Energy affordability is not only about being able to buy energy. It is also about housing conditions, the price of fuel and knowing ‘the little things’ that reduce costs. These are the issues that SVP brought to the Department of Communications, Energy and Natural Resource consultation document ‘Towards a New Affordable Energy Strategy for Ireland’ Survey on Income and Living Conditions’. This document pointed to the importance of retrofitting homes in addressing energy poverty.

Improving the energy efficiency of the national housing stock, both owner-occupied and private-rented, makes financial, economic and social sense.  Investing in energy-efficiency measures is good for household income, jobs, the environment, and human health and welfare.

As to the efficacy of subsidies for retrofitting, we can look to the large Department of Social Protection expenditure on the fuel-allowance and household-benefits package. The €400m spent annually on these allowances dwarfs that of the retrofit budgets of the Sustainable Energy Authority of Ireland (SEAI) yet retrofitting would clearly help reduce the need for the allowances. Retrofitting homes plays an important part in addressing energy poverty, but it should not fall to those already in energy poverty to foot the bill. If Government wants to fund a significant national retrofitting campaign it behoves all stakeholder Departments to contribute to the cost.

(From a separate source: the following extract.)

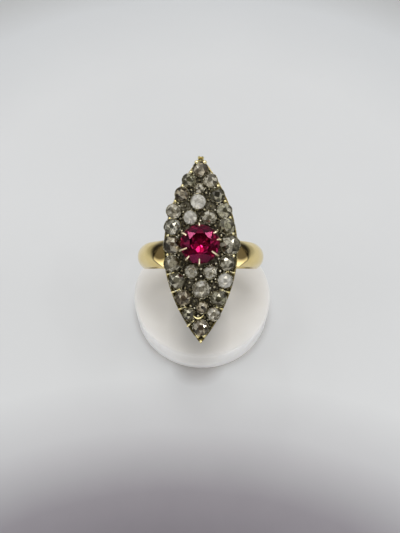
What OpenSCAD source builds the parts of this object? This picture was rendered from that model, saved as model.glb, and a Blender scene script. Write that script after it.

SVP’s recent briefing paper ‘Policy Links on Energy Poverty’ contends that the debate must take account of the multi-layered benefits of energy efficiency measures. The positive health contributions are suggested by the quote above. SVP volunteers speak of their fears for children’s education when they visit homes where students have to do their homework in busy family rooms due to the absence of heated quiet rooms. Any resultant reduction in bills takes financial pressure off households, reduces dependence on credit and gives more financial autonomy. Reducing energy use benefits the environment and wider society.

Research, undertaken by the Vincentian Partnership for Social Justice and commissioned by the SVP, shows the positive contribution of energy retrofitting. However, it also points toward continued income inadequacy for households dependent on social welfare. This research, entitled ‘Minimum Household Energy Need’ found that, for certain household types in different accommodation and using different fuel types, improving the BER rating of a home from an E to a B halved the household’s energy costs. Despite this however, such households remained in or close to energy poverty as they still paid more than 10% of their income on energy.

The report warns that: “even at the highest efficiency levels examined, social-welfare-dependent households tended to remain in energy poverty and all faced inadequate income. Consequently policy must address both overall income adequacy and dwelling efficiency”. •

Brendan Hennessy is Membership Liaison Officer, Social Justice and Policy Team, Society of St Vincent de Paul.